Jack not only has the raw power and strength to go up against defensive linemen when rushing the quarterback, but he also possesses the speed and quickness to cover receivers. Yes, an outside 'backer who can stick smaller skill players on routes out in space.
He's third on the team in tackles (41). Jack also leads the team with six pass breakups and seven pass deflections. Jack is a truly special prospect. His potential is sky-high, and there's no telling how good he truly can be.

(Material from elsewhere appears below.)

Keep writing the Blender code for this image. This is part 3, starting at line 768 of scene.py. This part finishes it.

Jack hasn't been the only freshman to make noise this year. Guard Alex Redmond has also started every single game for the Bruins. Vanderdoes and Clark have both seen quality time on the defensive line, and Thomas Duarte has started a few games at tight end for UCLA.
The selections for this slide might surprise some people.

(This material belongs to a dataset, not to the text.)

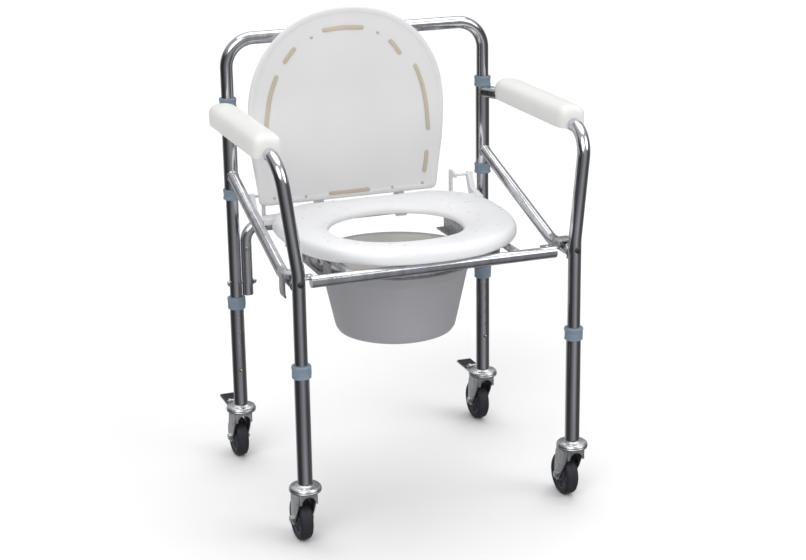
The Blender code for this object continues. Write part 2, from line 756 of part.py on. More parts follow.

Jack is the obvious answer here. For the sake of being diverse, I'll opt to include other team members for this slide.
Both Fabian Moreau and Randall Goforth have been very solid in the secondary. The secondary itself was perhaps the biggest question mark heading into the season. UCLA had the unenviable task of replacing the entire unit from a season ago.
Goforth, although a true sophomore, was the most experienced member heading into the year.
He's been a stabilizing force for the green secondary in 2013. He's second on the team in tackles with 43. It's no doubt an indication as to how solid Goforth has been near the line of scrimmage. He's adept at creeping up toward the box and making the requisite play. Goforth is also second on the team in interceptions with two.
No one knew how good Moreau would be. As a corner, it's always a good thing when there's little mention of one's name during the game. It generally means that wide receivers aren't running freely down the field.
The former running back has constantly been able to body up receivers with his impressive physical traits (6'0", 193 pounds). Moreau is also equipped with above-average athleticism, and that's allowed him to stay with smaller receivers.
The secondary, which was considered to be a potential weakness, has turned into a strength. Moreau and Goforth are two big reasons for this development.